Ahmet Aşıcı, 1935 yılında Kırklareli’nde, 1924’te Türkiye’ye gelen mübadil bir ailenin çocuğu olarak dünyaya geldi. Eğitim hayatına Kırklareli Erkek Sanat Enstitüsünde başladı ve buradan mezun olduktan sonra dört yıl boyunca çeşitli işlerde çalıştı. Ancak yükseköğrenim arzusu nedeniyle Ankara Erkek Teknik Yüksek Öğretmen Okulu’na devam etti ve burada dört yıl eğitim aldıktan sonra öğretmenlik mesleğine Muş Sanat Enstitüsü’nde adım attı. Bu süreçte ailesine destek olarak kardeşlerinin eğitimine de katkıda bulundu.
Türkiye genelinde açılan bir sınavı kazanarak devlet bursuyla Fransa’da eğitim alan Aşıcı, dönüşünde Milli Eğitim Bakanlığı Araştırma, Değerlendirme ve Geliştirme (AR-DE-GE) Şube Müdür Yardımcılığı görevine atandı. Türkiye’nin eğitim sistemini güçlendirme çabaları çerçevesinde, Batılı ülkelerin eğitim programlarını inceleyerek, Teknisyen Okulları’nın kurulması ve geliştirilmesi için çalışmalarda bulundu. Bu okullar, köy enstitüleri gibi yenilikçi bir eğitim modeline sahip olmasına rağmen bir süre sonra kapatıldı.

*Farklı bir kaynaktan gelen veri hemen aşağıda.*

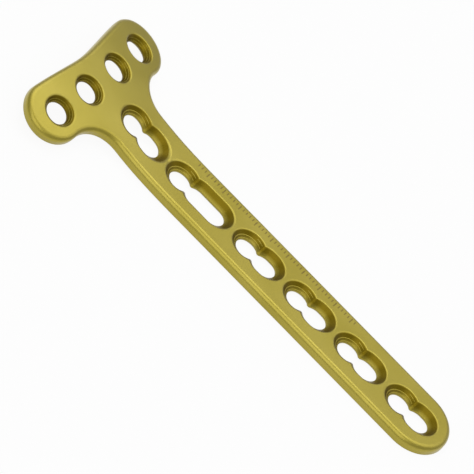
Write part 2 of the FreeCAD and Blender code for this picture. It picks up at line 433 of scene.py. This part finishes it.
def thread_coil(name, radius, growth, height, thread):
    """Thread on a cone about the upright axis, from the bore's upper end at the floor of the scene."""
    ring = height / TRIANGLE_HEIGHT
    clear_selection()
    bpy.ops.mesh.primitive_circle_add(
        vertices=3, radius=ring, fill_type="NOTHING", location=(radius + thread.sink - ring / 2, 0, ring),
        rotation=(math.radians(90), math.radians(-90), 0))
    coil = bpy.context.object
    coil.name = name
    bpy.ops.object.transform_apply(location=True, rotation=True, scale=True)
    bpy.ops.object.modifier_add(type="SCREW")
    turns = coil.modifiers[-1]
    turns.axis = "Z"
    turns.angle = math.radians(360) * thread.turns
    turns.screw_offset = thread.pitch * thread.turns
    turns.steps = round(thread.steps * thread.turns)
    turns.render_steps = turns.steps
    bpy.ops.object.modifier_apply(modifier=turns.name)
    bpy.ops.object.modifier_add(type="SIMPLE_DEFORM")
    cone = coil.modifiers[-1]
    cone.deform_method = "TAPER"
    cone.deform_axis = "Z"
    heights = [v.co.z for v in coil.data.vertices]
    cone.factor = growth / radius * (max(heights) - min(heights))
    bpy.ops.object.modifier_apply(modifier=cone.name)
    return coil


def close_coil(coil, cut=None):
    """Cuts a coil off where the slot beside it begins, closes its ends and turns its faces outwards."""
    bpy.ops.object.mode_set(mode="EDIT")
    bpy.ops.mesh.select_all(action="SELECT")
    bpy.ops.mesh.remove_doubles(threshold=1e-7)
    if cut is not None:
        bpy.ops.mesh.bisect(plane_co=(0, -cut, 0), plane_no=(0, 1, 0), use_fill=True, clear_inner=True)
    bpy.ops.mesh.select_all(action="DESELECT")
    bpy.ops.mesh.select_mode(type="EDGE")
    bpy.ops.mesh.select_non_manifold()
    bpy.ops.mesh.fill_holes(sides=0)
    bpy.ops.mesh.select_all(action="SELECT")
    bpy.ops.mesh.normals_make_consistent(inside=False)
    bpy.ops.object.mode_set(mode="OBJECT")
    bpy.ops.object.shade_smooth_by_angle(angle=SMOOTH_ANGLE)


def copy_to_hole(coil, name, mount, material):
    """Copy of a coil, with its own mesh, set in a hole."""
    clear_selection()
    coil.select_set(True)
    bpy.context.view_layer.objects.active = coil
    bpy.ops.object.duplicate()
    piece = bpy.context.object
    piece.name = name
    piece.matrix_world = hole_place(mount)
    bpy.ops.object.transform_apply(location=True, rotation=True, scale=True)
    piece.data.materials.clear()
    piece.data.materials.append(material)
    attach(piece, "root")
    return piece


class PLATE_OT_anodise(bpy.types.Operator):
    """Gives the plate its gold anodised finish, with painted shade in its holes, and its etched scale"""
    bl_idname = "plate.anodise"
    bl_label = "Anodise the plate"

    def execute(self, context):
        scene = context.scene
        metal = anodised_metal("gold_anodised_plate", scene.plate_finish, scene.plate_marks)
        plate = frame["nodes"]["bone_plate"]
        plate.data.materials.clear()
        plate.data.materials.append(metal)
        return {"FINISHED"}


class PLATE_OT_locking_threads(bpy.types.Operator):
    """Cuts the fine thread of every locking hole"""
    bl_idname = "plate.locking_threads"
    bl_label = "Cut the locking threads"

    def execute(self, context):
        scene = context.scene
        thread = scene.plate_thread
        # The thread material carries a fixed share of painted wall shade
        metal = anodised_metal("gold_anodised_thread", scene.plate_finish)
        holes = [m for m in MOUNTS if m["kind"] == "threaded_hole"]
        families = {
            "locking_lobe": (thread.lobe_growth, thread.lobe_height, thread.lobe_cut),
            "head_hole": (thread.head_growth, thread.head_height, None),
        }
        for family, (growth, height, cut) in families.items():
            members = [m for m in holes if m["name"].startswith(family)]
            coil = thread_coil(family + "_coil", members[0]["dims"]["r_mm"] * MM, growth, height, thread)
            close_coil(coil, cut)
            for mount in members:
                copy_to_hole(coil, "thread_" + mount["name"], mount, metal)
            bpy.data.objects.remove(coil)
        return {"FINISHED"}


class PLATE_OT_studio(bpy.types.Operator):
    """Sets up the white floor, the soft lamps, the room and the camera"""
    bl_idname = "plate.studio"
    bl_label = "Set up the studio"

    def execute(self, context):
        scene = context.scene
        studio = scene.plate_studio
        self.add_floor(studio)
        for name in ("left_key", "right_key", "edge_light"):
            self.add_lamp(studio, name)
        self.light_room(scene, studio)
        self.add_camera(scene, studio)
        scene.view_settings.view_transform = "Standard"
        return {"FINISHED"}

    def add_floor(self, studio):
        clear_selection()
        bpy.ops.mesh.primitive_plane_add(size=studio.floor_size, location=(0, 0, CAD_BOX[0].z))
        floor = bpy.context.object
        floor.name = "floor"
        shader = Shader("white_floor")
        rays = shader.node("ShaderNodeLightPath", out="Is Camera Ray")
        glossy = Output(shader, rays.socket.node.outputs["Is Glossy Ray"])
        plain = shader.node("ShaderNodeBsdfDiffuse", {}, {"Color": opaque(studio.floor)})
        glow = shader.node("ShaderNodeEmission", {}, {"Color": (1, 1, 1, 1), "Strength": 1.0})
        share = rays * studio.floor_glow + glossy * studio.floor_mirrored
        surface = shader.node("ShaderNodeMixShader", {}, {0: share, 1: plain, 2: glow})
        floor.data.materials.append(shader.finish(surface))

    def add_lamp(self, studio, name):
        clear_selection()
        azimuth, elevation, power = getattr(studio, name)
        azimuth, elevation = math.radians(azimuth), math.radians(elevation)
        way = Vector((math.cos(azimuth) * math.cos(elevation), math.sin(azimuth) * math.cos(elevation),
                      math.sin(elevation)))
        place = way * studio.lamp_distance
        turn = way.to_track_quat("Z", "Y").to_euler()
        bpy.ops.object.light_add(type="AREA", location=place, rotation=turn)
        lamp = bpy.context.object
        lamp.name = name
        lamp.data.shape = "SQUARE"
        lamp.data.size = studio.lamp_size
        lamp.data.energy = power

    def light_room(self, scene, studio):
        room = bpy.data.worlds.new("room")
        room.use_nodes = True
        room.node_tree.nodes["Background"].inputs["Color"].default_value = (1, 1, 1, 1)
        room.node_tree.nodes["Background"].inputs["Strength"].default_value = studio.surround
        scene.world = room

    def add_camera(self, scene, studio):
        clear_selection()
        turn = Matrix.Rotation(studio.azimuth, 4, "Z")
        turn = turn @ Matrix.Rotation(math.pi / 2 - studio.elevation, 4, "X")
        turn = turn @ Matrix.Rotation(studio.roll, 4, "Z")
        place = Vector(studio.aim) + turn @ Vector((0, 0, studio.distance))
        bpy.ops.object.camera_add(location=place, rotation=turn.to_euler())
        camera = bpy.context.object
        camera.data.lens = studio.lens
        camera.data.sensor_width = 36
        camera.data.sensor_fit = "AUTO"
        camera.data.clip_start = studio.distance / 10
        camera.data.clip_end = studio.distance * 10
        scene.camera = camera


class PLATE_PT_sidebar(bpy.types.Panel):
    """Steps that dress the plate"""
    bl_idname = "PLATE_PT_sidebar"
    bl_label = "Bone plate"
    bl_space_type = "VIEW_3D"
    bl_region_type = "UI"
    bl_category = "Bone plate"

    def draw(self, context):
        for step in STEPS:
            self.layout.operator(step.bl_idname)
        for name in GROUPS:
            group = getattr(context.scene, name)
            box = self.layout.box()
            for prop in group.bl_rna.properties.keys()[2:]:
                box.prop(group, prop)


STEPS = (PLATE_OT_anodise, PLATE_OT_locking_threads, PLATE_OT_studio)
GROUPS = {
    "plate_finish": PlateFinish,
    "plate_marks": RuleMarks,
    "plate_thread": LockingThread,
    "plate_studio": Studio,
}
CLASSES = (*GROUPS.values(), *STEPS, PLATE_PT_sidebar)


def register():
    for cls in CLASSES:
        bpy.utils.register_class(cls)
    for name, group in GROUPS.items():
        setattr(bpy.types.Scene, name, PointerProperty(type=group))


def unregister():
    for name in GROUPS:
        delattr(bpy.types.Scene, name)
    for cls in reversed(CLASSES):
        bpy.utils.unregister_class(cls)


def main():
    register()
    bpy.ops.plate.anodise()
    bpy.ops.plate.locking_threads()
    bpy.ops.plate.studio()


if __name__ == "__main__":
    main()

Aşıcı, devlet memuriyeti boyunca Bakanlık Müşaviri olarak da hizmet verdi. Eğitimde daha fazla katkı sağlayamayacağını düşündüğü noktada emekliliği tercih etti ve otomotiv sanayinde yedi yıl çalıştıktan sonra kendi imalat sanayisini kurarak 20 yıl boyunca sanayide girişimcilik yaptı. Aynı zamanda çevre konularına duyarlı bir birey olarak binlerce fidan yetiştirmiş ve çevreye kazandırmıştır. Zeytincilik konusundaki raporları sayesinde üreticilerin destek primi alması için çaba sarf etti ve bu başarıyı elde etti.
Ahmet Aşıcı, eğitimci, girişimci, yazar ve gazeteci kimliğiyle bilinir. İstanbul Kent Yaşam Gazetesi’nde iki yıl Ortadoğu uzmanı ve köşe yazarı olarak çalışmış, sorumlu yazı işleri müdürlüğü yapmıştır. Çölleşme üzerine yazdığı 31 bin dizelik destansı şiirini Berlin Operası’na sunmuş ve sahneye taşınması için Berlin Operası’na vermiştir. Edebiyatçı bir Cumhuriyet öğretmeniyle 47 yıldır evli olan Aşıcı’nın iki tıp doktoru kızı ve dört torunu bulunmaktadır.
Atatürkçü bir yaşam sürdüren Ahmet Aşıcı, Kırklareli’ne olan sevgisiyle tanınmakta ve katıldığı geziler ile yaptığı bilimsel çevirileri yayınlayarak yaşamını üretkenlikle devam ettirmektedir.